1) one of the bands tore at the pouch attaching point after maybe 100 shots
2) after about 300 shots I had a band break at the fork attaching point inbetween the ball and the fork, and noticed that the other three were about to break also.
3) the bands in general I noticed had small tears in them that are getting bigger and bigger 
4) what is the difference between yellow 2050 bands and black 2050 bands?

Are these things normal for these slingshots? Or are there ways to fix them?

Thanks for your help


----------



## harpersgrace (Jan 28, 2010)

The black stand up to UV a little better, and sometimes seem a bit stiffer to me. As far as the tears I have never had that problem so I cant say. I guess as with anything else some times you just get a bad batch.


----------



## M.J (Nov 1, 2010)

Dankung typically sets their bands up really short, too, which will shorten the life.


----------



## Chad Stenger (Aug 1, 2013)

So what is the typical band length for a 28 inch draw?


----------



## reset (Apr 13, 2013)

Divide 4 into your draw length = 7 ". Its aways a good formula to start at.


----------



## studer1972 (Mar 17, 2013)

Take a piece of the band that's in good shape, measure how long the part between your hands is, stretch that section as far as you can. That will be your elongation factor with that type of elastic. Divide your draw length by that elongation factor and that's how long your bands should be for maximum acceleration with that elastic. Make them a little longer if you want them to last longer.

For band life, make sure the pouch and fork ties are done with something wide and soft. I like file binder rubber bands. If you use string, it digs into the band more. I find it help to have a little extra outside the binder.


----------



## Tube_Shooter (Dec 8, 2012)

When you say western hunter is that what you meant because that one uses looped tubes if you're on about the western sniper then that uses ball in tube method...if that is the case then it happens with ball in tube method because the ball is trying to get through the rubber when you pull as the rubber thins so the ball gets nearer to metal and it will eventually tear.


----------



## studer1972 (Mar 17, 2013)

Good point, TS.


----------



## Malleus (Jul 25, 2013)

I have a dankung style sling, not sure if it's a genuine dankung or not. Anyway, I found the looped bands that it came with far too short,

nowhere near my draw length and completely useless.
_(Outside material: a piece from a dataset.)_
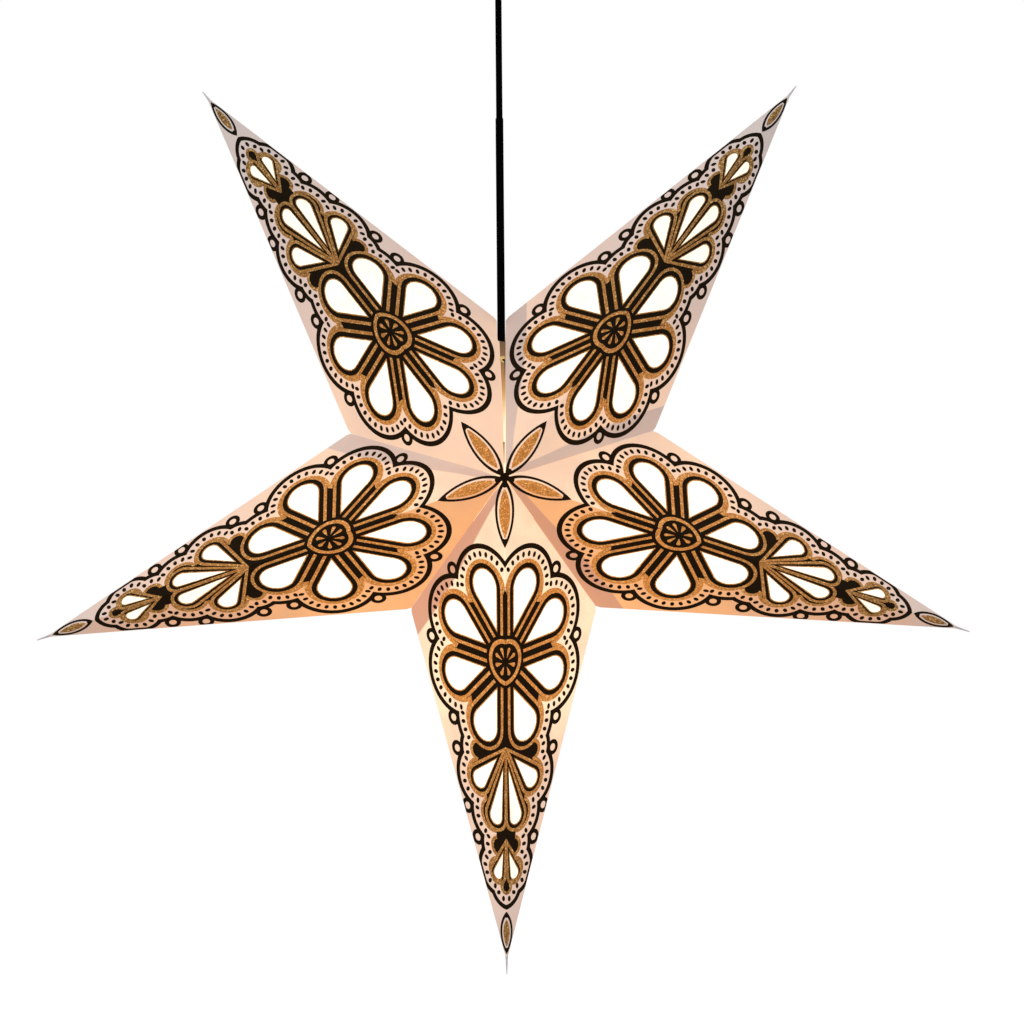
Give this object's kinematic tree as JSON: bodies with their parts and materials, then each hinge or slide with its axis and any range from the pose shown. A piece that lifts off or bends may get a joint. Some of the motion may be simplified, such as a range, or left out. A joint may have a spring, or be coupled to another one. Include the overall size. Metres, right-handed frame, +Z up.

I replaced them with braided no64 office bands and my sling is now a very potent

weapon. The dankung style is ideal to adapt to any type of bands.


----------



## Skillet (Apr 19, 2013)

I have a coupel of Dankungs and really enjoy them. When I get sloppy and have a fork hit sometimes I think the rubber gets between the fork and the frame and is cut by the projectile. I also felt that the edges of the slot were sharp and sanded them a bit because the band would get into it while shooting once in a while. Don't know if it did much good. Have fun shooting.


----------



## All Buns Glazing (Apr 22, 2012)

Just sounds like your tubeset was too short. The bands I get with Dankung slingshots are always, always, to epic for me to comfortably pull.


----------